# Problem statement
Reproduce the listing verbatim.

━━ Given data

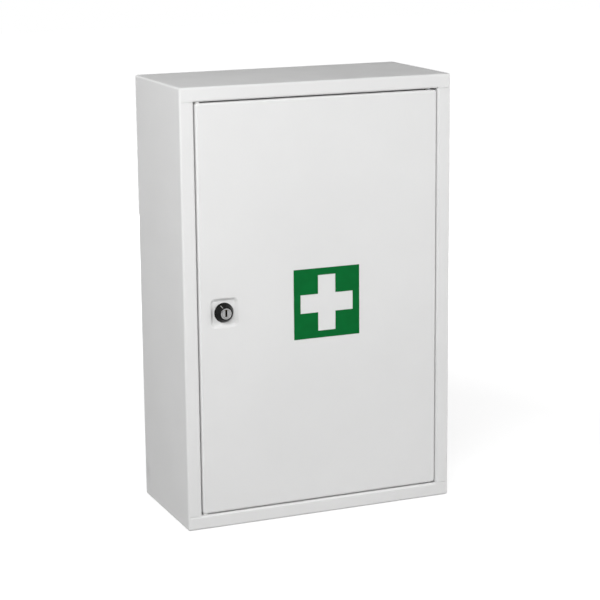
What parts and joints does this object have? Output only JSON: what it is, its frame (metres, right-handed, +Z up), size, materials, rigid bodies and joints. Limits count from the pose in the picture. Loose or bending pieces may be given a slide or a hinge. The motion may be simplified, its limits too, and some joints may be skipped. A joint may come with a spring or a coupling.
{
  "type": "medicine cabinet",
  "caption": "Lockable wall cabinet for medicines: folded steel body, inset door on pivot pins, cam lock in a pressed recess, slotted uprights with shelves, green first-aid sign.",
  "frame": {"origin": "centre of the body's base", "axes": "+Z up, the door and lock face -Y, the back that goes to the wall faces +Y, +X to the right"},
  "size_m": [0.3, 0.1456, 0.46],
  "materials": {
    "white_powder_coat": "fine-textured semi-gloss powder coat on sheet steel",
    "zinc_plate": "bright zinc plate on steel",
    "plug_chrome": "polished plating on a zinc casting",
    "black_lock_finish": "glossy black on a zinc casting",
    "wafer_brass": "plain",
    "nylon": "moulded",
    "buffer_rubber": "matt",
    "sign_film": "cut adhesive film"
  },
  "bodies": {
    "cabinet": {"body_wrap": "white_powder_coat", "top_pan": "white_powder_coat", "bottom_pan": "white_powder_coat", "upper_frame_hinge_plate": "white_powder_coat", "lower_frame_hinge_plate": "white_powder_coat", "upper_hinge_pin": "zinc_plate", "lower_hinge_pin": "zinc_plate", "upper_hinge_spacer": "zinc_plate", "lower_hinge_spacer": "zinc_plate", "left_front_upright": "white_powder_coat", "left_rear_upright": "white_powder_coat", "right_front_upright": "white_powder_coat", "right_rear_upright": "white_powder_coat", "upper_shelf": "white_powder_coat", "lower_shelf": "white_powder_coat", "upper_shelf_clips": "zinc_plate", "lower_shelf_clips": "zinc_plate", "door_buffers": "buffer_rubber"},
    "door": {"door_panel": "white_powder_coat", "upper_door_hinge_plate": "white_powder_coat", "lower_door_hinge_plate": "white_powder_coat", "door_corner_glides": "nylon", "first_aid_sign": "sign_film", "lock_housing": "black_lock_finish", "lock_tooth_washer": "zinc_plate", "lock_nut": "zinc_plate"},
    "lock_plug": {"key_plug": "plug_chrome", "lock_wafers": "wafer_brass", "lock_cam": "zinc_plate", "cam_washer": "zinc_plate", "cam_screw": "zinc_plate"}
  },
  "joints": [
    {"name": "door_hinge", "type": "hinge", "parent": "cabinet", "child": "door", "pos_m": [0.125, -0.0645, 0.2299], "axis": [0, 0, 1], "range_deg": [0, 120]},
    {"name": "key_turn", "type": "hinge", "parent": "door", "child": "lock_plug", "pos_m": [-0.1063, -0.0517, 0.2285], "axis": [0, 1, 0], "range_deg": [0, 90]}
  ]
}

━━━━

# Reply to the task
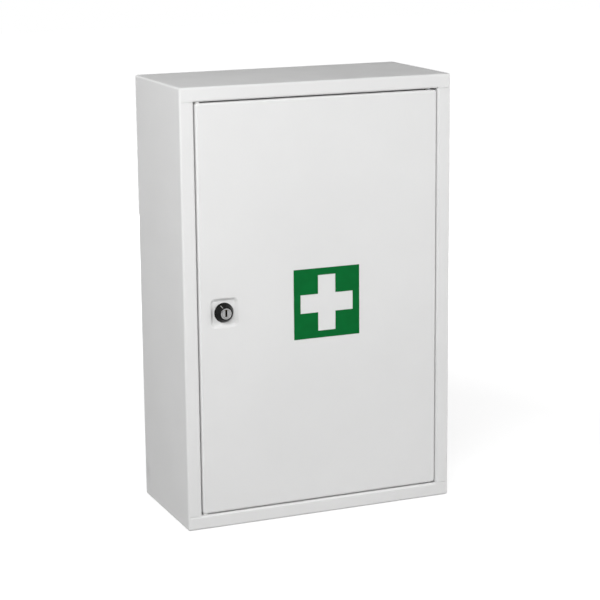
What parts and joints does this object have? Output only JSON: what it is, its frame (metres, right-handed, +Z up), size, materials, rigid bodies and joints. Limits count from the pose in the picture. Loose or bending pieces may be given a slide or a hinge. The motion may be simplified, its limits too, and some joints may be skipped. A joint may come with a spring or a coupling.
{
  "type": "medicine cabinet",
  "caption": "Lockable wall cabinet for medicines: folded steel body, inset door on pivot pins, cam lock in a pressed recess, slotted uprights with shelves, green first-aid sign.",
  "frame": {"origin": "centre of the body's base", "axes": "+Z up, the door and lock face -Y, the back that goes to the wall faces +Y, +X to the right"},
  "size_m": [0.3, 0.1456, 0.46],
  "materials": {
    "white_powder_coat": "fine-textured semi-gloss powder coat on sheet steel",
    "zinc_plate": "bright zinc plate on steel",
    "plug_chrome": "polished plating on a zinc casting",
    "black_lock_finish": "glossy black on a zinc casting",
    "wafer_brass": "plain",
    "nylon": "moulded",
    "buffer_rubber": "matt",
    "sign_film": "cut adhesive film"
  },
  "bodies": {
    "cabinet": {"body_wrap": "white_powder_coat", "top_pan": "white_powder_coat", "bottom_pan": "white_powder_coat", "upper_frame_hinge_plate": "white_powder_coat", "lower_frame_hinge_plate": "white_powder_coat", "upper_hinge_pin": "zinc_plate", "lower_hinge_pin": "zinc_plate", "upper_hinge_spacer": "zinc_plate", "lower_hinge_spacer": "zinc_plate", "left_front_upright": "white_powder_coat", "left_rear_upright": "white_powder_coat", "right_front_upright": "white_powder_coat", "right_rear_upright": "white_powder_coat", "upper_shelf": "white_powder_coat", "lower_shelf": "white_powder_coat", "upper_shelf_clips": "zinc_plate", "lower_shelf_clips": "zinc_plate", "door_buffers": "buffer_rubber"},
    "door": {"door_panel": "white_powder_coat", "upper_door_hinge_plate": "white_powder_coat", "lower_door_hinge_plate": "white_powder_coat", "door_corner_glides": "nylon", "first_aid_sign": "sign_film", "lock_housing": "black_lock_finish", "lock_tooth_washer": "zinc_plate", "lock_nut": "zinc_plate"},
    "lock_plug": {"key_plug": "plug_chrome", "lock_wafers": "wafer_brass", "lock_cam": "zinc_plate", "cam_washer": "zinc_plate", "cam_screw": "zinc_plate"}
  },
  "joints": [
    {"name": "door_hinge", "type": "hinge", "parent": "cabinet", "child": "door", "pos_m": [0.125, -0.0645, 0.2299], "axis": [0, 0, 1], "range_deg": [0, 120]},
    {"name": "key_turn", "type": "hinge", "parent": "door", "child": "lock_plug", "pos_m": [-0.1063, -0.0517, 0.2285], "axis": [0, 1, 0], "range_deg": [0, 90]}
  ]
}